You can see the quandary.

“If I knew that she was definitely going to get into the Hurdle,” says Mullins thoughtfully, “I wouldn’t run her in Monday’s race. I just think that she is at her best when she is fresh. That said, she could get away with it. She could run in both.”

It is 363 days since Mullins stood in the winner’s enclosure at Galway after Clarach had won that mares’ handicap hurdle. Beside him was Ger Whyte, owner of the Castlebar Inn and head of the Castlebar Syndicate that owns the mare.

“You know what?” said the trainer, a quiet voice in the midst of the euphoria that traditionally accompanies a Galway Festival winner.

The owner listened intently.

“We could be coming back here next year.”

But Mullins and Clarach go back way more than 12 months. Bred by neighbours and good friends of the family for generations, Matt and Philip O’Keefe, Mullins saw the Beneficial mare for the first time as she frolicked in a field as a yearling. You can get rid of the rest of them, Mullins told the breeders. But keep her.

“She was just the most lovely filly,” the trainer recalls. “Her conformation was hard to fault. She was just a little bit small. If she has been one hand bigger, she would have been perfect.”

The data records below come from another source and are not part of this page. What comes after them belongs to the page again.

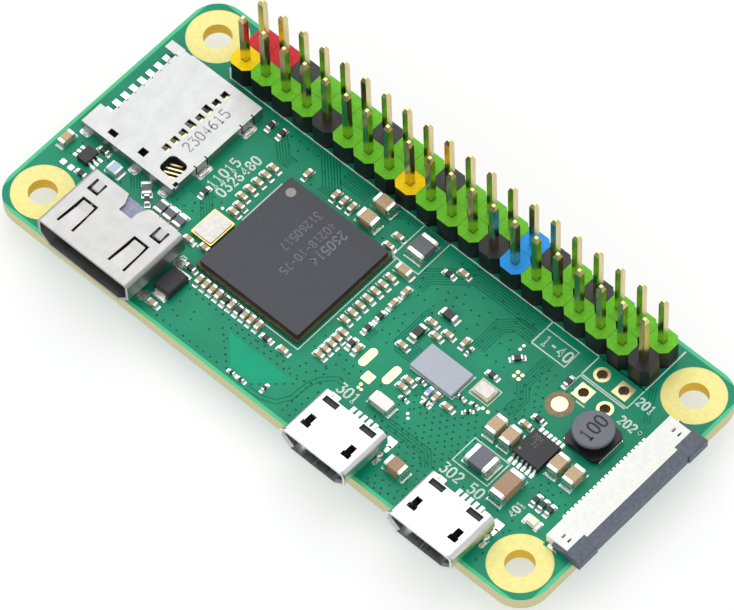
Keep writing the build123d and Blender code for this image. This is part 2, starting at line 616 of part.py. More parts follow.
def make_video_port():
    """The video port: folded shell, moulded insulator and its contacts."""
    x = from_left(VIDEO_X)
    front = from_front(-VIDEO_OVERHANG)
    back = front + VIDEO_DEPTH
    place = Pos(x, 0, TOP)
    size = (VIDEO_W, VIDEO_H, VIDEO_CHAMFER, VIDEO_CHAMFER, VIDEO_TOP_R)
    shell = along_y(port_outline(*size), front, back)
    shell -= along_y(cavity_outline(*size, VIDEO_WALL), front - 1, back + 1)
    roof = (VIDEO_H - VIDEO_WALL - FIT, VIDEO_H + FIT)
    notch_half = VIDEO_NOTCH_W / 2
    flare = notch_half + VIDEO_NOTCH_FLARE
    notch = Polyline((-notch_half, -VIDEO_NOTCH), (notch_half, -VIDEO_NOTCH),
                     (notch_half, -VIDEO_NOTCH_FLARE_L), (flare, 0), (flare, 1), (-flare, 1),
                     (-flare, 0), (-notch_half, -VIDEO_NOTCH_FLARE_L), close=True)
    cuts = [slab(Pos(0, back) * make_face(notch), *roof)]
    fingers = []
    pockets = []
    finger_y = back - VIDEO_FINGER_BACK
    lock_y = back - VIDEO_LOCK_BACK
    for side in (-1, 1):
        window, finger = spring_finger(VIDEO_FINGER_TIP_W, VIDEO_FINGER_ROOT_W, VIDEO_FINGER_L,
                                       roof)
        at = Pos(side * VIDEO_FINGER_X, finger_y)
        cuts.append(at * window)
        fingers.append(at * finger)
        window, finger = spring_finger(VIDEO_LOCK_W - 2 * VIDEO_SLOT,
                                       VIDEO_LOCK_W - 2 * VIDEO_SLOT, VIDEO_LOCK_L, roof)
        at = Pos(side * VIDEO_LOCK_X, lock_y - VIDEO_LOCK_L) * Rot(0, 0, 180)
        cuts.append(at * window)
        fingers.append(at * finger)
        pocket_x = side * VIDEO_LOCK_X
        pockets.append(block(pocket_x - VIDEO_LOCK_W / 2, pocket_x + VIDEO_LOCK_W / 2,
                             lock_y - VIDEO_LOCK_L - FIT, lock_y + FIT,
                             VIDEO_H - VIDEO_SHEET - VIDEO_FINGER_SAG - FIT, VIDEO_H))
    tail_half = VIDEO_PITCH * VIDEO_WAYS / 2 + TAIL_ROOM
    cuts.append(block(-tail_half, tail_half, back - VIDEO_BLOCK_DEPTH, back + 1, -1,
                      VIDEO_WALL + FIT))
    shell -= cuts
    shell += fingers
    save("video_port_shell", place * shell)

    block_y = back - VIDEO_BLOCK_DEPTH
    cavity = cavity_outline(*size, VIDEO_WALL)
    insulator = along_y(cavity, block_y, back - FIT)
    tongue_z = VIDEO_H / 2 - VIDEO_TONGUE_DROP
    half_t = VIDEO_TONGUE_T / 2
    half_w = VIDEO_TONGUE_W / 2
    tongue_y = front + VIDEO_TONGUE_GAP
    insulator += block(-half_w, half_w, tongue_y, block_y, tongue_z - half_t, tongue_z + half_t)
    contacts = []
    bend_y = back - VIDEO_BEND[0]
    foot_y = back - VIDEO_BEND[1]
    upper = tongue_z + half_t - VIDEO_CONTACT_SINK
    lower = tongue_z - half_t - LEAD_T + VIDEO_CONTACT_SINK
    for way in range(VIDEO_WAYS):
        contact_x = VIDEO_PITCH * (way - (VIDEO_WAYS - 1) / 2)
        level = upper if way % 2 == 0 else lower
        line = [(tongue_y + CONTACT_START, level), (bend_y, level), (foot_y, 0),
                (back + VIDEO_TAIL, 0)]
        contacts.append(strip_along_y(line, LEAD_T, contact_x, VIDEO_CONTACT_W))
    insulator -= contacts + pockets
    save("video_port_insulator", place * insulator)
    save("video_port_contacts", *[place * contact for contact in contacts])


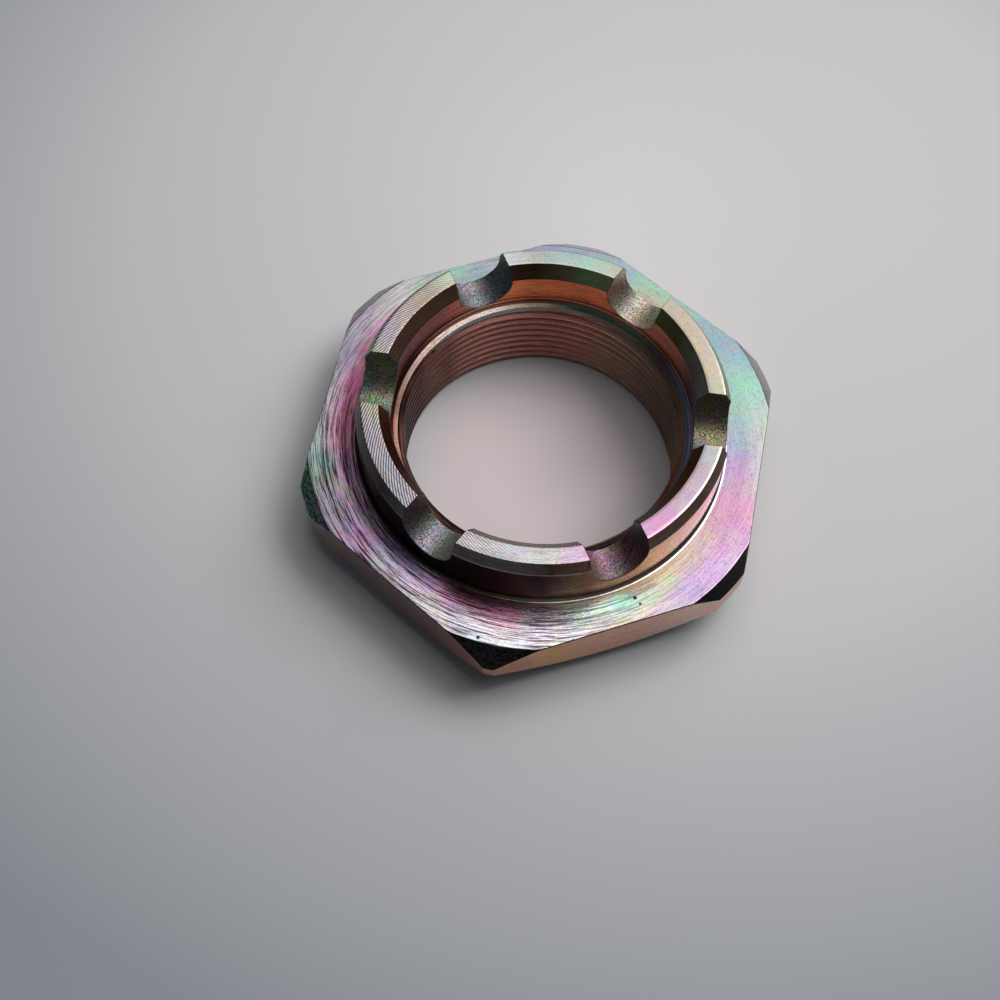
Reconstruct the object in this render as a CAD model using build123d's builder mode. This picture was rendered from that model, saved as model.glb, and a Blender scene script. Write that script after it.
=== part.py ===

Mullins broke her and got her going, and started her off in a maiden hurdle at Cork in June 2009, when she ran most encouragingly to finish third of the 24 runners. Thirteen months and eight races later, however, she still hadn’t won. She finished second twice and third four times, but she just couldn’t win.

“We couldn’t understand it,” says Mullins. “She was travelling well in her races to the final flight, and then stopping. I never thought she was dishonest, I never thought she wasn’t going through with her effort, she had such a willing attitude. Obviously something was bothering her, but we couldn’t find what it was, so she was sold to England.”

She raced four times for Tim Vaughan, and never won. Mullins remembers watching her race at Towcester on At The Races in October 2010. Same story. She travelled well to the second last, but didn’t go on. Suddenly, something clicked with him. Her breathing. She couldn’t get enough air into her lungs when she came under pressure in the closing stages of her races.

The owners were intent on retiring their filly and breeding from her, but Mullins asked if he could have another go with her. He had her soft palate cauterised, took her back into training, and ran her in a maiden hurdle at Killarney in May 2011. She bolted up.

“We were only letting her run to see where we were with her,” laughs Mullins. “We weren’t really expecting that she would be fit enough to win, but we were delighted when she did. I suppose when she won we were vindicated in taking her back, and in thinking that she was a good horse in the first place.”

Since then, Clarach has improved by 26lb, according to the official handicapper. She has won her last three races, two hurdle races and a handicap on the flat, and she has got to a point at which she has a real live chance in a Galway Hurdle. If her mark of 130 is high enough to get her into the race.

“We don’t have that much in hand,” says Mullins slowly. “She was rated 122 when we won that race at Limerick, and now she has to race off 130, so she has to find 8lb worth of improvement. But if there isn’t a Champion Hurdle horse in it, she will have a big chance if she gets into the race, and she will have a big chance in the Carlton Hotel race if she doesn’t. She wasn’t beaten that far by Steps To Freedom on the flat at Leopardstown last summer, he is rated 109 and she’s rated just 76. She could have a big chance off that mark.”

Mullins has never won a Galway Hurdle, neither as a jockey nor as a trainer. It was never a track at which he had much luck as a rider, he concedes. He rode winners there all right, and he was placed in a couple of Galway Plates, but he never felt that he rode the track well. However, he did train Afford A King, who won the Galway Plate in 1988, and he sent out Rock And Roll Kid to win the Galway Mile in 2009. That victory was made all the more special by the fact that the horse was ridden by his son Danny.

“I didn’t even see the finish of that race,” says the trainer. “I went down to the start, just to make sure that Danny was okay and that everything was all right with the horse at the stalls, so I couldn’t get back up in time to see the race. My view of the winning post was obscured, and I couldn’t hear the commentary with the noise of the crowd. I did see the winning jockey punching the air, mind you, and I thought that it looked like Danny. He was small and his silks were flowing out behind him. That was a special day.”

All going well, Danny will again be on board Clarach on Thursday. It could be another special day.